The historian, if there are children's remains, the Nazis are probably to blame since this kind of behavior was uncharacteristic of the Stalin's security force NKVD.

"Today, when so many years passed, it is impossible to determine whether these shootings happened in 1937 or 1941. Could they, perhaps, be dated back to the 1920s and The Polish-Soviet War? It is a complex matter, and any early statements should remain as "hypotheses" or "assumptions," notes the researcher. "I provided many examples of a pre-war burial site and a Nazi victims grave sitting together. That's what we saw in Drazdy, Blahauscyna, and Masyukouscyna."

Shells prove nothing

Earlier, the state dug out a burial site in the Chenkovskoe forestry of the Gomel region. Apart from human remains, they found "parts of rifle cartridges, sized 7.92 mm, for the Mauser rifle and other ammunition used by the German troops and their allies."

The report doesn't say where they found the ammo, though. Was it the grave itself or the forest area nearby? The online magazine Flagshtok noticed that the bullet, shown on state TV, was unevenly covered in rust. The expert voiced an opinion that the bullet was taken out of the old shell, which "points to the suspicious adjustment of facts."

They found the bullets, but are they relevant to the case? / ONT TV

The "site  of combat" is a recognized concept. It means that if there was fighting, one might find both Soviet and German empty cartridge cases. It doesn't mean there were any executions, though. Following this logic, one can say the same about a lot of burial sites. Like, oh, look, there are the "Schmeisser" empty cases; it must be the Germans' doing! Meanwhile, there would be the "Nagant" cases scattered right beside."

Why are ministers present during excavation?

In 2021, the government started actively searching for the mass burial sites, and, miraculously, they keep finding lots of those "dating back to the Great Patriotic War." What about the places where Stalin's terror victims were killed, then? Why isn't anybody finding remains of the people involved in other conflicts?

"We have to focus on the following matter here: it all started the minute they announced a Nazi genocide criminal case," Ihar Kuzniatsou explains. "They started digging, discovering things, finding witnesses, you name it. Somebody can't do it overnight. This is a campaign that started fast and will end very soon, by the looks of it.

As a historian, I don't understand the segregation [of the Soviet and Nazi terror victims]. Look for everyone; all of them are your people."

Lately, the Belarusian government has only discovered the remains of the Nazi regime victims / file photo

Many high-ranking government officials came to the Uručča burial site: Prosecutor of the Minsk region, Prime Minister, Minister of Defense, and Deputy Prosecutor General of the Republic of Belarus. Where did the passion for excavations come from?

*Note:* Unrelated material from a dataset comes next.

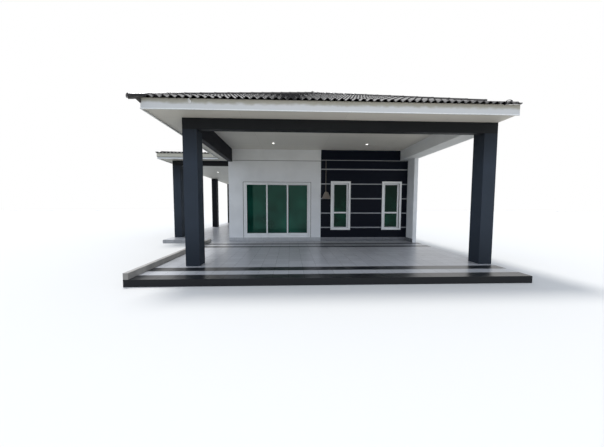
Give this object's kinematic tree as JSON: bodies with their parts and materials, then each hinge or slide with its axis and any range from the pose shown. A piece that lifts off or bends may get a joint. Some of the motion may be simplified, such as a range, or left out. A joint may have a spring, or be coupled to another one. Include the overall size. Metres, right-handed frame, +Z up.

"It is not a matter of history, archaeology, or crime investigation procedures. It is about ideology. This campaign is highly ideological by nature, and that's the reason why the functionaries who have no professional connection to the matter nevertheless end up right there. Why didn't they ever come to other burial sites, previously?" the historian wonders. "I have never even heard of a Minister of Defense or a Prime Minister being present during the reburial ceremonies. Clearly, it looks like an ideological campaign."